* INSTRUCTIONS TO FOLLOW *
Please list all lines of the material below in which the string "More" occurs.

────────

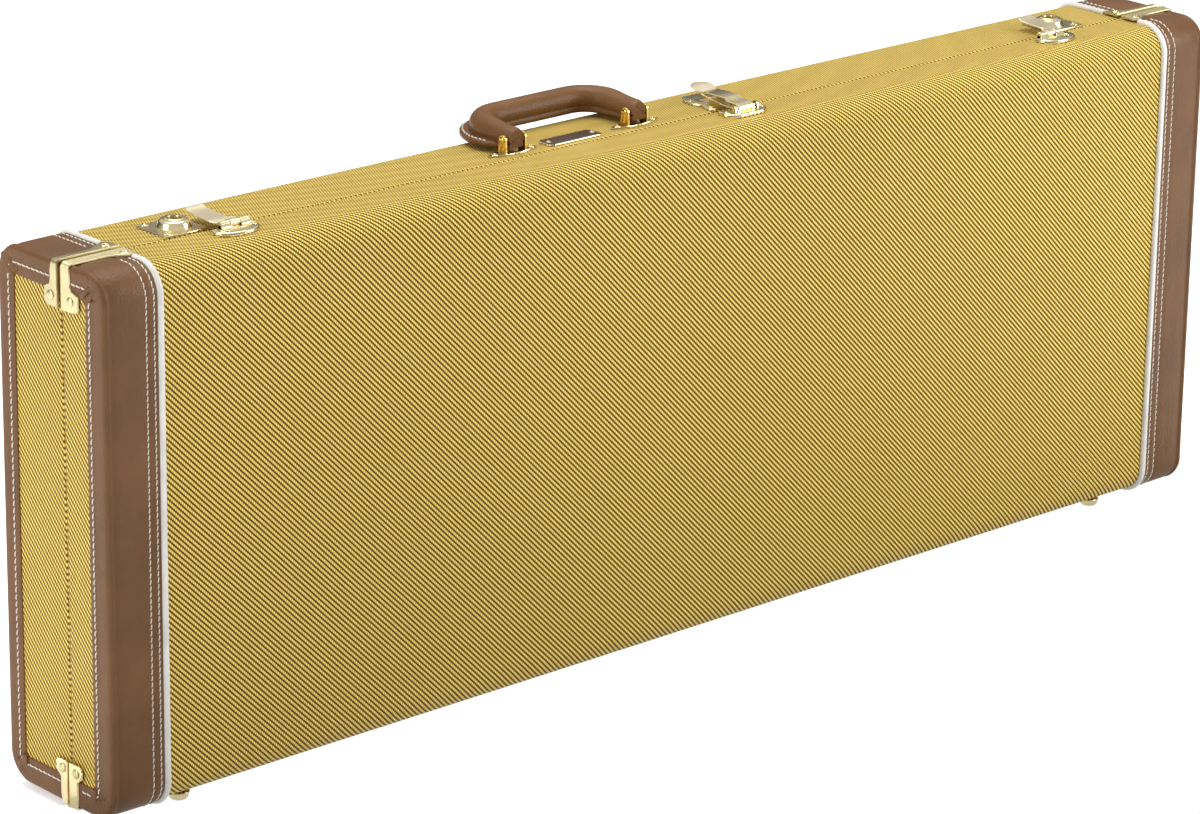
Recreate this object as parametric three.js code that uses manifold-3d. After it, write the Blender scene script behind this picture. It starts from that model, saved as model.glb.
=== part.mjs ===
// Hard-shell electric guitar case standing on its long hinge side, handle on top.
// Millimetres, +Z up. X runs along the case, Y across its depth (-Y is the lid side).
// Origin: middle of the footprint, on the surface that the feet stand on.
import * as THREE from 'three';
import { mergeVertices } from 'three/addons/utils/BufferGeometryUtils.js';
import Module from 'manifold-3d';

const wasm = await Module();
wasm.setup();

// ---- driving dimensions -------------------------------------------------
const LENGTH = 1072;          // over the tweed on the two ends
const HEIGHT = 384;           // over the tweed, without feet
const DEPTH = 115.5;          // lid and base together
const SEAM_Y = -11;           // the split between lid and base
const SEAM_GAP = 0.6;
const EDGE_RADIUS = 20;       // the four long edges
const FOOT_HEIGHT = 6;

const TWEED = 0.8;
const GLUE = 0.2;             // room left between two pieces that touch
const BASE_PLY = 5;
const LID_PLY = 4;
const PLUSH = 2.4;
const LEATHER_PROUD = 1.4;    // how far the leather stands above the tweed
const METAL = 1.2;            // sheet brass
const RUNNING = 0.3;          // room round a turning piece

const BOTTOM_Z = FOOT_HEIGHT;
const TOP_Z = FOOT_HEIGHT + HEIGHT;
const MID_Z = (BOTTOM_Z + TOP_Z) / 2;
const END_X = LENGTH / 2;
const BASE = 1;               // side of the seam, as the sign of Y
const LID = -1;

// leather collars and their piping, measured from the leather's outer end
const COLLAR_LENGTH = 44;
const COLLAR_FRAME_SIDE = { base: 16.5, lid: 19.5 }; // border round the tweed panel on the end face
const COLLAR_FRAME_TOP = 19;
const COLLAR_FRAME_FOOT = 18.5;
const PIPING_RADIUS = 2.6;

// the plywood lip that keeps lid and base in line
const VALANCE_OUT = 8;
const VALANCE_IN = 10;
const VALANCE_THICK = 2.2;

// hinges under the seam
const HINGE_Z = 3;
const KNUCKLE_RADIUS = 2.3;
const HINGE_LENGTH = 64;
const HINGE_X = [-380, 0, 380];

// handle
const HANDLE_X = -74.5;
const HANDLE_SPAN = 117;      // pin to pin
const PIN_Y = 1;
const PIN_Z = TOP_Z + 11;
const PIN_RADIUS = 1.6;
const POST_SPACING = 18.5;
const POST_THICK = 1.8;
const POST_WIDTH = 7.4;
const HANDLE_DEPTH = 46;      // pin to the middle of the grip
const HANDLE_BEND = 22;
const HANDLE_REST_TILT = THREE.MathUtils.degToRad(1.5);

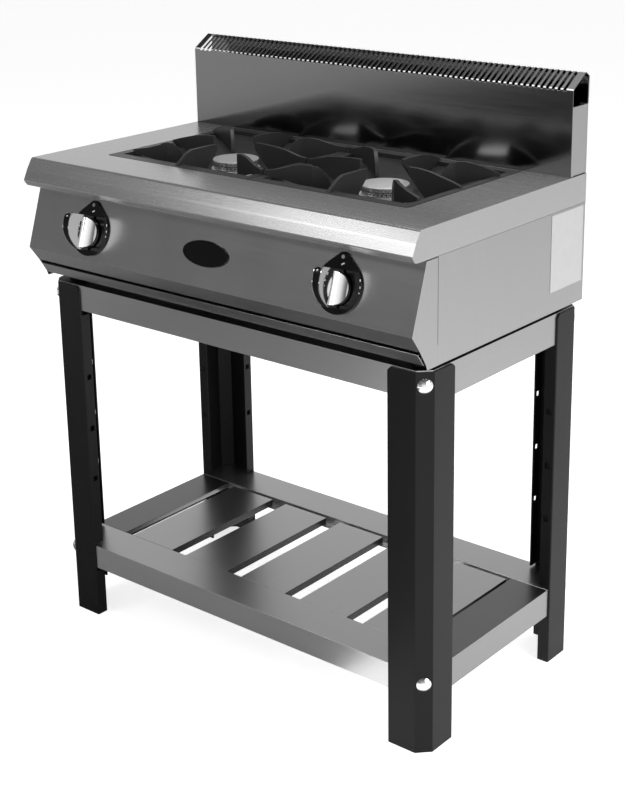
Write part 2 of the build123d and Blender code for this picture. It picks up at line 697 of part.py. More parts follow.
def folded_splash():
    """Splashback, sloping vent hood and rear lip in one sheet, slotted from fold to fold."""
    inner_path = offset_path(splash_path, ts)
    sheet = side_slab(sheet_outline(splash_path, ts), -SPLASH_HALF_X, SPLASH_HALF_X)
    sheet = round_folds(sheet, [RIDGE, LOUVRE_BACK, splash_top], FOLD_RADIUS)
    sheet = round_folds(sheet, inner_path[1:4], FOLD_RADIUS - ts)
    above = RIDGE[1] + 2 * ts
    outline = (
        (SPLASH_FRONT - ts, LOUVRE_START), (SPLASH_FRONT - ts, above), (LOUVRE_STOP, above),
        (LOUVRE_STOP, SPLASH_TOP + 4 * ts), (SPLASH_FRONT + 8 * ts, LOUVRE_START),
    )
    slots = []
    for i in range(LOUVRE_COUNT):
        x = (i - (LOUVRE_COUNT - 1) / 2) * LOUVRE_PITCH
        slots.append(side_slab(outline, x - LOUVRE_SLOT / 2, x + LOUVRE_SLOT / 2))
    return sheet - slots


keep("splashback_hood", folded_splash())

rear_face = LOUVRE_FOOT[0] - ts
flue = box(-SPLASH_HALF_X, SPLASH_HALF_X, rear_face - ts, rear_face, TOP_HEIGHT, FLUE_TOP)
flue += box(-SPLASH_HALF_X, SPLASH_HALF_X, FLUE_BACK + 1, rear_face, TOP_HEIGHT, TOP_HEIGHT + ts)
keep("flue_back", flue)

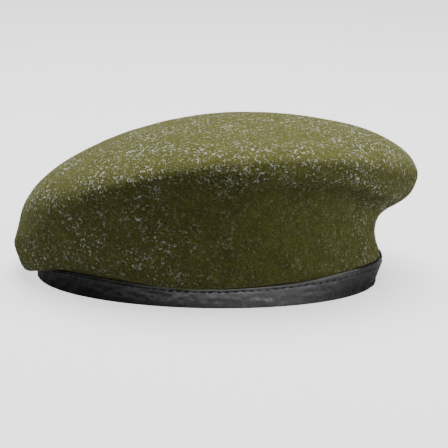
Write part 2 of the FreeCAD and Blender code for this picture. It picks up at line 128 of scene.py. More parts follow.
CREASE_STATIONS = (8.3, 8.1, 7.94, 7.75, 7.70, 7.62, 7.4, 7.2)
ROLLED_TURNS = (262, 335, 24)
ROLL_SOFTNESS = 9.0
LIP_TURNS = (284, 335, 24)
VENT_TURNS = (math.radians(100), math.radians(80))
VENT_STATION = 6.0
VENT_HOLE_RADIUS = 3.6
VENT_HOLE_REACH = 8
FELT_LAST = len(FELT_RINGS) + 1 + CROWN_RINGS - 3
LINING_LAST = len(LINING_RINGS) + 1 + CROWN_RINGS - 3
LINING_SHIFTS = (LINING_RIM_SHIFT, LINING_CROWN_DROP)
LINING_ROWS_PER_STATION = 16
LINING_AIR = 1.0
LINING_FREE_FROM = 3.2
LINING_LARGEST_MOVE = 7.0
SEAM_PUCKERS = 74

# name, place, aim (metres), diameter (metres), power (watts)
LIGHTS = [
    ("overhead", (0.05, 0.30, 1.5), (0, 0, 0.05), 1.5, 37),
    ("front_side", (-1.4, -0.1, 0.6), (0, 0, 0.05), 0.8, 5.5),
    ("back_side", (1.4, -0.25, 0.5), (0, 0, 0.05), 0.8, 9.0),
    ("underneath", (0.1, 0.1, -0.8), (0, 0, 0), 0.8, 2.5),
    ("low_front", (0.45, -1.5, 0.30), (0.03, 0, 0.03), 0.5, 1.6),
]


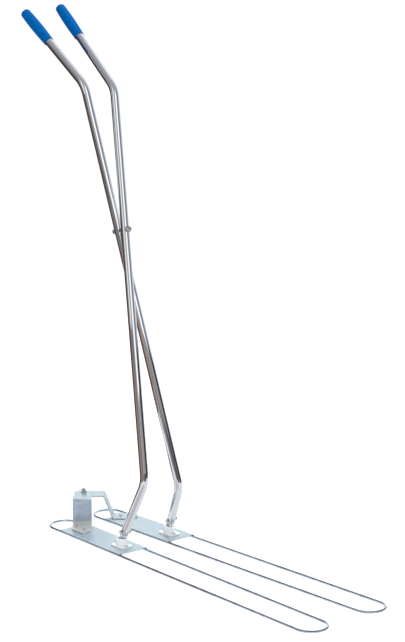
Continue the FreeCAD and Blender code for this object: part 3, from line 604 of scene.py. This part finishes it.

────────

* SOLUTION BELOW *
Write part 2 of the build123d and Blender code for this picture. It picks up at line 697 of part.py. More parts follow.
Write part 2 of the FreeCAD and Blender code for this picture. It picks up at line 128 of scene.py. More parts follow.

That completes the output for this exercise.